Europe’s aviation regulator issued a bulletin on Wednesday urging all airlines to avoid Belarus airspace for safety reasons, saying the forced diversion of the Ryanair flight had put in question its ability to provide safe skies.

Western governments have told their airlines to reroute flights to avoid Belarus’s airspace and have announced plans to ban Belarusian planes. The European Union says other unspecified sanctions are also in the works.

Credit rating agency S&P Global signaled it could downgrade Belarus’ credit rating if Western governments impose stronger economic sanctions.

Lukashenko said he would respond harshly to any sanctions. His prime minister said the country could ban some imports and restrict transit in response, without giving details.
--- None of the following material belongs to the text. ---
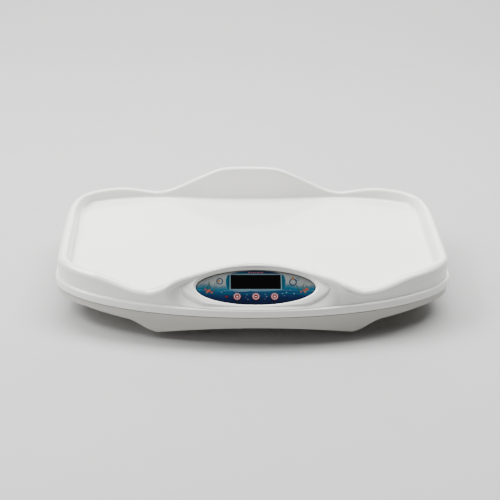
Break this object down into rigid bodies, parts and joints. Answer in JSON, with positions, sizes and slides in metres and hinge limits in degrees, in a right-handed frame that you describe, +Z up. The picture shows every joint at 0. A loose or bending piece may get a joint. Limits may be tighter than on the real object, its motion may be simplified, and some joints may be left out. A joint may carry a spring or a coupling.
{
  "type": "digital baby weighing scale",
  "caption": "Low baby weighing scale: a curved white tray with a tilted display and keys at the front, carried by a load cell over a shallow base.",
  "frame": {"origin": "middle of the footprint, on the surface the feet stand on", "axes": "+X to the user's right along the tray's length, +Y to the back hump, +Z up"},
  "size_m": [0.56, 0.337, 0.1195],
  "materials": {
    "tray_plastic": "glossy moulded white",
    "base_plastic": "satin moulded warm white",
    "fascia_film": "printed film, blue fading from pale grey",
    "smoked_window": "polished smoked plastic",
    "module_black": "matte black",
    "segment_red": "unlit diffused red",
    "board_green": "solder-masked board",
    "chip_black": "moulded chips and connectors",
    "lamp_red": "tinted lamp",
    "screw_steel": "zinc plated",
    "key_rubber": "soft matt caps",
    "plunger_white": "plain",
    "sheet_steel": "zinc plated sheet",
    "cell_aluminium": "machined",
    "sealant_white": "soft sealant",
    "foot_rubber": "matt rubber",
    "battery_sleeve": "shrink sleeve",
    "foam_grey": "foam",
    "switch_black": "matte black",
    "rocker_red": "glossy red",
    "lead_grey": "sheathed lead",
    "lead_black": "insulated wires",
    "lead_red": "insulated wires"
  },
  "bodies": {
    "base_unit": {"load_cell": "cell_aluminium", "gauge_cover": "sealant_white", "mount_spacer": "sheet_steel", "mount_plate": "sheet_steel", "mount_bolts": "screw_steel", "mount_screws": "screw_steel", "stop_screws": "screw_steel", "stop_nuts": "screw_steel", "base_shell": "base_plastic", "feet": "foot_rubber", "foot_screws": "screw_steel", "battery_pack": "battery_sleeve", "battery_pad": "foam_grey", "battery_door": "base_plastic", "door_screw": "screw_steel", "power_board": "board_green", "power_board_parts": "chip_black", "power_board_screws": "screw_steel", "switch_body": "switch_black", "charge_socket": "switch_black", "socket_nut": "screw_steel", "display_lead": "lead_black", "power_leads": "lead_red"},
    "tray_unit": {"tray": "tray_plastic", "fascia": "fascia_film", "window": "smoked_window", "digit_modules": "module_black", "digit_segments": "segment_red", "display_board": "board_green", "display_board_parts": "chip_black", "tact_switches": "chip_black", "charge_lamp": "lamp_red", "board_screws": "screw_steel", "carrier_frame": "sheet_steel", "frame_spacer": "sheet_steel", "frame_bolts": "screw_steel", "tray_screws": "screw_steel", "load_cell_lead": "lead_grey"},
    "key_left_unit": {"key_left": "key_rubber", "plunger_left": "plunger_white"},
    "key_middle_unit": {"key_middle": "key_rubber", "plunger_middle": "plunger_white"},
    "key_right_unit": {"key_right": "key_rubber", "plunger_right": "plunger_white"},
    "rocker_unit": {"rocker": "rocker_red"}
  },
  "joints": [
    {"name": "tray_weigh", "type": "slide", "parent": "base_unit", "child": "tray_unit", "axis": [0, 0, -1], "range_m": [0, 0.0005], "stiffness_N_per_m": 300000, "springref_m": -0.00006, "deforming": ["load_cell", "display_lead"]},
    {"name": "key_left_press", "type": "slide", "parent": "tray_unit", "child": "key_left_unit", "axis": [0, 0.6521, -0.7581], "range_m": [0, 0.0004], "stiffness_N_per_m": 2500, "springref_m": -0.0002},
    {"name": "key_middle_press", "type": "slide", "parent": "tray_unit", "child": "key_middle_unit", "axis": [0, 0.6521, -0.7581], "range_m": [0, 0.0004], "stiffness_N_per_m": 2500, "springref_m": -0.0002},
    {"name": "key_right_press", "type": "slide", "parent": "tray_unit", "child": "key_right_unit", "axis": [0, 0.6521, -0.7581], "range_m": [0, 0.0004], "stiffness_N_per_m": 2500, "springref_m": -0.0002},
    {"name": "power_rocker", "type": "hinge", "parent": "base_unit", "child": "rocker_unit", "pos_m": [0.06, 0.1575, 0.0324], "axis": [0, 0, 1], "range_deg": [-18, 0]}
  ]
}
Landlocked Belarus is located between its ally Russia and the EU, and some Russian oil and gas flows through it. Last year, it retaliated for sanctions by limiting some oil export traffic through a port in Lithuania.
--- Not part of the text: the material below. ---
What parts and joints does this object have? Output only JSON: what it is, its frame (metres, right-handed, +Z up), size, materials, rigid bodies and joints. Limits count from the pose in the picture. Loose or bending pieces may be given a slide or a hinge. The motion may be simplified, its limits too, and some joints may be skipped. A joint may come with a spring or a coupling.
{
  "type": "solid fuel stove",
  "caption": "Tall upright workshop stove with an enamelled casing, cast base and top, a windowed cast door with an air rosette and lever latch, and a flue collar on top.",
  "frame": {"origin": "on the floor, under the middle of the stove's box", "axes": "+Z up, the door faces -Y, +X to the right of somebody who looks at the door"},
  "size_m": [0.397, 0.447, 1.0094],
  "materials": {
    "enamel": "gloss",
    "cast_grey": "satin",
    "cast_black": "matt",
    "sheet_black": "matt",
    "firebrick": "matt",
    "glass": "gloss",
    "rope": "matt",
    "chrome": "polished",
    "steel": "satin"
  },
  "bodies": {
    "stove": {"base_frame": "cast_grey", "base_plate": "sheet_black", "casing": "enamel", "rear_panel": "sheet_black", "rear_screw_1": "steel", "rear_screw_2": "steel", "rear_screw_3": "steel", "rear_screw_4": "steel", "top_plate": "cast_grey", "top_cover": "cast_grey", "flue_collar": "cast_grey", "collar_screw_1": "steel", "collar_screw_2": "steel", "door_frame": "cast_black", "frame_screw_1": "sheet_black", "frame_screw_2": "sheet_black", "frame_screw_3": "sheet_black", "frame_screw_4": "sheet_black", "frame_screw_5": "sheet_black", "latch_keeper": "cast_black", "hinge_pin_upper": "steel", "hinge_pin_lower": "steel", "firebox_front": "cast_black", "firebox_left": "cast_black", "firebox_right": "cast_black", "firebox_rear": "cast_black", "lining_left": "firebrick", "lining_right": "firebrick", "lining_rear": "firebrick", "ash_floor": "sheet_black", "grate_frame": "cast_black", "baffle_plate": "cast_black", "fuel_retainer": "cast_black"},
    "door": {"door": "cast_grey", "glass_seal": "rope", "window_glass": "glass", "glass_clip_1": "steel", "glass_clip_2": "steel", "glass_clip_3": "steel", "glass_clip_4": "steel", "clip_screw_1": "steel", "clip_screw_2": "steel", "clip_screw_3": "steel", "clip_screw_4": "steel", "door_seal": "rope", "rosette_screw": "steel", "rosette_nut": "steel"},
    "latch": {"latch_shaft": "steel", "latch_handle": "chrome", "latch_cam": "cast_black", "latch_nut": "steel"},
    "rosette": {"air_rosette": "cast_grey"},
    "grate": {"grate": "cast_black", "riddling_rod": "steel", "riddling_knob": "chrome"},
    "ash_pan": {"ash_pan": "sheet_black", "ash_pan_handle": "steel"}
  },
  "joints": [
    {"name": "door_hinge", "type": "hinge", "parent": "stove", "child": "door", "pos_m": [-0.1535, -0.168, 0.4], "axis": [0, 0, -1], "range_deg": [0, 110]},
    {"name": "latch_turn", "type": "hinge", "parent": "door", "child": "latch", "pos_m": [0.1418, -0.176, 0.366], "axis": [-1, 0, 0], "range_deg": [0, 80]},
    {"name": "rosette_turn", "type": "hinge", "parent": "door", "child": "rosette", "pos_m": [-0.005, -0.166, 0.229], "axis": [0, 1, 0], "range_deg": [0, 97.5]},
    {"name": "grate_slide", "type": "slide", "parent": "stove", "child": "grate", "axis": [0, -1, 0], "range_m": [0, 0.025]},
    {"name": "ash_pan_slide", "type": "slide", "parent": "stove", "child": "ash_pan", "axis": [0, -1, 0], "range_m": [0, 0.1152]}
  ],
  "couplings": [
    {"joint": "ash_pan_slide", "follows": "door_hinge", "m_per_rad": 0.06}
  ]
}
In his remarks to parliament, Lukashenko, 66, said street protests were no longer possible in Belarus. Most known opposition figures are now in jail or exile.

In power since 1994, Lukashenko faced weeks of mass protests after he was declared the winner of a presidential election that his opponents said was rigged. The protests lost momentum after thousands of arrests in a police crackdown.

Exiled opposition leader Sviatlana Tsikhanouskaya said the opposition was now preparing a new phase of active protests.

“There’s nothing more to wait for – we have to stop the terror once and for all,” she said.

Attempts to isolate Belarus

Western powers are seeking ways to increase the isolation of Lukashenko, who has previously shrugged off Western sanctions, which mostly consisted of placing officials on black lists. The West is wary of upsetting Moscow, which regards Belarus as a strategically important buffer.

US President Joe Biden will discuss the incident with Russian President Vladimir Putin at a summit next month but the White House said it does not believe Moscow played any role in the incident.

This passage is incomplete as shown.